When multiple plausible implementation paths exist, prefer the one most consistent with the nearest existing feature, even if another path seems cleaner. "Nearest" means: same domain, same module, or most similar in shape to what you're building.

This is a hard tie-breaker, not a suggestion. If the repo puts business logic in route handlers and you think it belongs in a service layer, you put it in route handlers. The time to introduce a new pattern is when the user explicitly asks for one, not when you're implementing a feature.

---

## Phase 3 — Minimal patch

The first implementation must be the **smallest change that plausibly satisfies the behavior**. This is a hard constraint, not a suggestion.

Concretely:

- No preemptive abstractions. If you only need one implementation, don't write an interface.
- No "while I'm here" refactors. If adjacent code is messy, leave it messy.
- No new architectural layers unless the behavior literally cannot be expressed without one.
- No speculative future-proofing. Build for the requirement in front of you.
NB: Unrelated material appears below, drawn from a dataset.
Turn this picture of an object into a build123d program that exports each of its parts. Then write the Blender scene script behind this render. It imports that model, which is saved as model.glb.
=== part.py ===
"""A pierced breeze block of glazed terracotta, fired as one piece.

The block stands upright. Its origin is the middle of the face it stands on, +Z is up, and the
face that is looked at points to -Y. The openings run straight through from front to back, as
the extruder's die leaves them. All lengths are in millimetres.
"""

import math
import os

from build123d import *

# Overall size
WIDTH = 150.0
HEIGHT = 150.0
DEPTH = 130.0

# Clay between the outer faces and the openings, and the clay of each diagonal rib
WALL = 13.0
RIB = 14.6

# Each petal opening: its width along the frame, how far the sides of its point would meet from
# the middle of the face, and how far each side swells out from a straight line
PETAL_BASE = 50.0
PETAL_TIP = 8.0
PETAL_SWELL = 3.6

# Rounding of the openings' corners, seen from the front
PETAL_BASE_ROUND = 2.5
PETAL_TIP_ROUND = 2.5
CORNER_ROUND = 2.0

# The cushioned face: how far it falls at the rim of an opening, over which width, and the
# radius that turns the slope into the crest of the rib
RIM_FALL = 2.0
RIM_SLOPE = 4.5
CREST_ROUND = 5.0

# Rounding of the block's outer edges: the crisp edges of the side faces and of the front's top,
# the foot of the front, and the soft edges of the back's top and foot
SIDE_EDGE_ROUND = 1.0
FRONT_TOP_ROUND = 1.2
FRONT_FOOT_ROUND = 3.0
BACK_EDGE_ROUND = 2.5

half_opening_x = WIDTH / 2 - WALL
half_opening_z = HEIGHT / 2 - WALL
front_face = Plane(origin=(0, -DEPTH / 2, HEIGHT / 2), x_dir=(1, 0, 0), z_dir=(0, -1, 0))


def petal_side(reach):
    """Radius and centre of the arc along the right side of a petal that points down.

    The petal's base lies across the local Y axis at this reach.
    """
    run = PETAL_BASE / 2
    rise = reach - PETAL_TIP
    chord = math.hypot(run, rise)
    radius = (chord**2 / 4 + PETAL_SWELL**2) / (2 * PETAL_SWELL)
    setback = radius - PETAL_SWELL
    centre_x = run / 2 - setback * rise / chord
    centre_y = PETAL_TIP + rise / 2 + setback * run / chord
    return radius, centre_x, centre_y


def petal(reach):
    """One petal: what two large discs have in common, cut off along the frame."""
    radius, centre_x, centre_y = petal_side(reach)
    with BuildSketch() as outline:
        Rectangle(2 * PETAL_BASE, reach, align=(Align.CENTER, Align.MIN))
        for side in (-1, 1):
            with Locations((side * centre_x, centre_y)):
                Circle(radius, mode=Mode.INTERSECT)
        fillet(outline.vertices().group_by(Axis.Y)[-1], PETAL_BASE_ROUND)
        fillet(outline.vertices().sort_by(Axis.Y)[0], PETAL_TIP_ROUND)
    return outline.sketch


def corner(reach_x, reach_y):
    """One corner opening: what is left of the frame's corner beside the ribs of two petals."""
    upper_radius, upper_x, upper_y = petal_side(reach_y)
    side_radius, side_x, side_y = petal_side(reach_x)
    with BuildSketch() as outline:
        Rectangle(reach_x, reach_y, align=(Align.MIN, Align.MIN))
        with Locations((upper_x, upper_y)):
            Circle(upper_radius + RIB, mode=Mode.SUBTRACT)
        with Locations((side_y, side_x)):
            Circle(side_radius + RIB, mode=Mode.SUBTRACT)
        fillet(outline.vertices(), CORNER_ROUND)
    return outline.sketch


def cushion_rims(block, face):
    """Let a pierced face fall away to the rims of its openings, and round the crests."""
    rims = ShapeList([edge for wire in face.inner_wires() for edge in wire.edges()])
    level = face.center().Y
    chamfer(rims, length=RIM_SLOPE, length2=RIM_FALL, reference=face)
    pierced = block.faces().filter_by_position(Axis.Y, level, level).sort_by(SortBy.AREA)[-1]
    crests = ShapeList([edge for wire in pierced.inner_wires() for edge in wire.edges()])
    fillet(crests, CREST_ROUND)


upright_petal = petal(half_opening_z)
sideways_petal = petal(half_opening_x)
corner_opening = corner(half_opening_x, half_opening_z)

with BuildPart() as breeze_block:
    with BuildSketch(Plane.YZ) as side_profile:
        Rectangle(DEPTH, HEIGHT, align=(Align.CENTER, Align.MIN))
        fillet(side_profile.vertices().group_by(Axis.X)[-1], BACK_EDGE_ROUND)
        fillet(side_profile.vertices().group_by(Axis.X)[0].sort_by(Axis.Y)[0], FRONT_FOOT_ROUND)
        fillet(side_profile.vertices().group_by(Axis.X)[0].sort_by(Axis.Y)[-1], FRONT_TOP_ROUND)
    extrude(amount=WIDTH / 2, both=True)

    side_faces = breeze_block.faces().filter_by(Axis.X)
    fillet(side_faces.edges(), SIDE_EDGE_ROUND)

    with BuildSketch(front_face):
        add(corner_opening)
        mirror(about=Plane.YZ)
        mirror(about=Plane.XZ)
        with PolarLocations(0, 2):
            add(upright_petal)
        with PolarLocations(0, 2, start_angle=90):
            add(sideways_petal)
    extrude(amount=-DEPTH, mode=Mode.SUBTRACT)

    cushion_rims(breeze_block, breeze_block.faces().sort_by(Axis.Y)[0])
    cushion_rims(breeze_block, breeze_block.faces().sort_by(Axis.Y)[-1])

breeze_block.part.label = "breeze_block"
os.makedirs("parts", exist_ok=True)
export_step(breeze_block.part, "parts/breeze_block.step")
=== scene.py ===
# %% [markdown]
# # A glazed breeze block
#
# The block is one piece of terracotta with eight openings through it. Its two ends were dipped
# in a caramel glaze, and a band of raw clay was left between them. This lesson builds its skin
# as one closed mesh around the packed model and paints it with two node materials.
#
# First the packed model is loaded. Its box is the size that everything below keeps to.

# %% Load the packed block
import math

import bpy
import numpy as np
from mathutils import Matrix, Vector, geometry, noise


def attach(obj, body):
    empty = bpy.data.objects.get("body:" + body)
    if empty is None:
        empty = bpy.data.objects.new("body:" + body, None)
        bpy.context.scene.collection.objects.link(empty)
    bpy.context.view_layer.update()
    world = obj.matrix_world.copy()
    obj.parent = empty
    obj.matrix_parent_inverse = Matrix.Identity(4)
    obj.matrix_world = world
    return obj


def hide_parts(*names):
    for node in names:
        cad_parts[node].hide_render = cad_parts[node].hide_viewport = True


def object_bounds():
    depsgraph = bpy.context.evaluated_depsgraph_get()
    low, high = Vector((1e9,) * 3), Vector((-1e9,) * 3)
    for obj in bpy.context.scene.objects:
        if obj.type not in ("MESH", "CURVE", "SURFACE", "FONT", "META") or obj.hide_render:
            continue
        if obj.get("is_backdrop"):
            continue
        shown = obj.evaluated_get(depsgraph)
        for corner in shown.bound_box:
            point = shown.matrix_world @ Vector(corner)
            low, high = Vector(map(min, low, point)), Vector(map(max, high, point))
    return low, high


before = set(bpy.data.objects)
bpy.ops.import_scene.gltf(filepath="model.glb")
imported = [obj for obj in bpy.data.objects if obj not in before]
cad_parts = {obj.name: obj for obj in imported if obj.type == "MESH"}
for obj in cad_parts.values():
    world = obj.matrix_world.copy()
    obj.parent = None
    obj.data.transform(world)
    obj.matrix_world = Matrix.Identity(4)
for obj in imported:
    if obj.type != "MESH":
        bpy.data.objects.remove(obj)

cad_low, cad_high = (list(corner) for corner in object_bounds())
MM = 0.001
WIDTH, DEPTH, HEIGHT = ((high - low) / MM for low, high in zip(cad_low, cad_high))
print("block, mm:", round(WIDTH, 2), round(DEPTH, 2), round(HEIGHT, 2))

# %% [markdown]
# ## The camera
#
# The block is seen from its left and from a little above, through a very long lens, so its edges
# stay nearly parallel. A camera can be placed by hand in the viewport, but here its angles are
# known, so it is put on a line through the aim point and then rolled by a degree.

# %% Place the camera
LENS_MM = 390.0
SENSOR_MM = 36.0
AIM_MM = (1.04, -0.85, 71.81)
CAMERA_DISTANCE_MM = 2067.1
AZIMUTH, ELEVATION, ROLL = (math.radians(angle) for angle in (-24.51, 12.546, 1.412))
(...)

Every line in your diff must map to a required behavior from Phase 1. If a change cannot be justified by a specific behavior — remove it. This is the single most important discipline in this entire skill. Scope creep is how agents drift, and it happens silently, one "helpful" addition at a time.

If your diff introduces changes that are not referenced in the ledger, you are overbuilding. Stop and remove them.

### Writing the code

- Follow the repo's existing patterns (Phase 2)
- Keep changes localized - avoid entangled edits that touch unrelated modules
- Optimize for reviewability: small diffs, clear intent per change, no mixed concerns
- Every change should be independently reversible
- For multi-layer features, implement bottom-up: data layer → business logic → API surface → tests

---

## Phase 4 — Prove it works

Verification is adversarial. Your job is to try to break your own solution.

Run, in order:

1. **The new behavior tests** — they should now pass. If they were failing before (Phase 1) and pass now, that's a real signal.
2. **The existing test suite** — nothing should have broken. Run the full relevant test scope, not just your new tests.
3. **Edge cases** — exercise the error paths and boundary conditions you identified in Phase 1.
4. **Static checks** — lint, type checking, whatever the project uses. Run them.

If anything fails, you are now in the iteration loop (Phase 5). Do not declare the task done because "the main path works."

### Skepticism toward your own tests

Tests you just wrote might be:
- Testing the wrong thing (asserting on implementation details instead of behavior)
- Too permissive (passing even when the feature is broken)
- Too tightly coupled to your implementation (breaking if the approach changes)

If a test passed suspiciously easily, or if it tests something trivial, examine it critically. A good test would fail if the feature were removed.

---

## Phase 5 — Failure-driven iteration

Progress is driven by **failing signals**, not intuition.

The loop:
1. Identify the specific failing behavior (test failure, lint error, type error)
2. Apply the minimal fix — only address what failed
3. Re-run verification (all of Phase 4, not just the thing that failed)
4. Repeat until green

Do not wander. Do not fix things that aren't failing. Do not "improve" code that passes its tests. The failing signal tells you exactly where to focus.

If you find yourself making changes without a corresponding failing signal, stop and ask: what behavior am I trying to satisfy? If you can't name one, you're drifting.

---

## Phase 6 — Completion check

The task is done when — and only when — all of these are true:

- [ ] All existing tests pass
- [ ] New behavior is covered by tests that fail without the implementation
- [ ] No unrelated diffs exist in the changeset
- [ ] Lint and type checks pass
- [ ] Every diff line maps to a required behavior

The task is **not** done when:
- "Feature implemented" (says who?)
- "Code looks correct" (prove it)
- "Tests pass" (are they testing the right thing?)

If you cannot check a box, go back to the relevant phase.

---

## Ground rules (always active)

- **No hidden assumptions.** Ground every assumption in a file you've read or a pattern you've found. No imaginary services, configs, or dependencies.
- **No hallucinated architecture.** If you haven't seen it in the codebase, don't assume it exists.
- **Rollback mindset.** Keep changes localized and independently reversible.
- **Diff quality > code quality.** A direct implementation touching 3 files beats an elegant abstraction touching 15.